Search the material for the string "object", then return every line where it is found.

Material for the task:
-*-*-
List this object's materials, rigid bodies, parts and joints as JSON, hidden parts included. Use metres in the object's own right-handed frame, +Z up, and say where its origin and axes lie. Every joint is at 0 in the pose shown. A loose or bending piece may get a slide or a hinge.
-*-*-
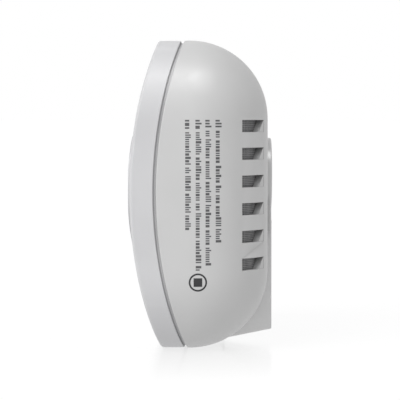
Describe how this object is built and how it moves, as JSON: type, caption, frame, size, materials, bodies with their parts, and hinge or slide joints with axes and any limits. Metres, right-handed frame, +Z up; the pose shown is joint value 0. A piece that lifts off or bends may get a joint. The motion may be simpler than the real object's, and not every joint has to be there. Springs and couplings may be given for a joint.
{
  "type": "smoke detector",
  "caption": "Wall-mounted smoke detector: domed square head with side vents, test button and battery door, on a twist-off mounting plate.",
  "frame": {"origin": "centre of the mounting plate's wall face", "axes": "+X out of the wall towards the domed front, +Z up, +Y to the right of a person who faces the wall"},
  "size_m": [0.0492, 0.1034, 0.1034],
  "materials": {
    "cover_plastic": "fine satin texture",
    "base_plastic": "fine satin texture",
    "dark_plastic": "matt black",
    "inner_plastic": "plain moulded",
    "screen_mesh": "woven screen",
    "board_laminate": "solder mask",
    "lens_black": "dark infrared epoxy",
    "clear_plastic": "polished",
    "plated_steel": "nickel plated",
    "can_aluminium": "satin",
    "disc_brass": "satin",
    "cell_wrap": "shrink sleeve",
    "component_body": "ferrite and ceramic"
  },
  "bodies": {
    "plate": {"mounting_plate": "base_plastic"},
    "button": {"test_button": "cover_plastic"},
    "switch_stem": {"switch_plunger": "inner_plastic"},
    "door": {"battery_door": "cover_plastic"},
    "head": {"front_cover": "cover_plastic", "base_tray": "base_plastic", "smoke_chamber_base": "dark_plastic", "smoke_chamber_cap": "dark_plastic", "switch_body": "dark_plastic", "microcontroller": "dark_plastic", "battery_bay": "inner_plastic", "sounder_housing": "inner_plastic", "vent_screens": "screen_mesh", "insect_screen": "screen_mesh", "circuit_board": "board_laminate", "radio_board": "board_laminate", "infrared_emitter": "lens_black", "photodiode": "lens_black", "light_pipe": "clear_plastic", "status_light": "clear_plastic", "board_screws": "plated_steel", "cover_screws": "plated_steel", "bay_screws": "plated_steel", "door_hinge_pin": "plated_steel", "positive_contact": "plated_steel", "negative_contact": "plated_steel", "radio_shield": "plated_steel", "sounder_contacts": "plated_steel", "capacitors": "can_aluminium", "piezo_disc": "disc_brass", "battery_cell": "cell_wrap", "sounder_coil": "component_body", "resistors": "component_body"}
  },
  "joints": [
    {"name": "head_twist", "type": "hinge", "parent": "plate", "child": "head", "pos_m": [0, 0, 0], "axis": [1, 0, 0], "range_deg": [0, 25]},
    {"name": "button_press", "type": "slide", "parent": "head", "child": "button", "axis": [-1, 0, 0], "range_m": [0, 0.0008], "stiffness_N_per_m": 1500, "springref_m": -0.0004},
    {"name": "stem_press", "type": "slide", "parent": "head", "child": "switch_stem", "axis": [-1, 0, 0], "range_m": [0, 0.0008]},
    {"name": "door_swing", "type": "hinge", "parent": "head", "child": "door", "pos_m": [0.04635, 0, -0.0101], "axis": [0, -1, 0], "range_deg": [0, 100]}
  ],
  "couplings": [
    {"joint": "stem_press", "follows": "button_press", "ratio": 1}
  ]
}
-*-*-
Reply to the exercise:
List this object's materials, rigid bodies, parts and joints as JSON, hidden parts included. Use metres in the object's own right-handed frame, +Z up, and say where its origin and axes lie. Every joint is at 0 in the pose shown. A loose or bending piece may get a slide or a hinge.
Describe how this object is built and how it moves, as JSON: type, caption, frame, size, materials, bodies with their parts, and hinge or slide joints with axes and any limits. Metres, right-handed frame, +Z up; the pose shown is joint value 0. A piece that lifts off or bends may get a joint. The motion may be simpler than the real object's, and not every joint has to be there. Springs and couplings may be given for a joint.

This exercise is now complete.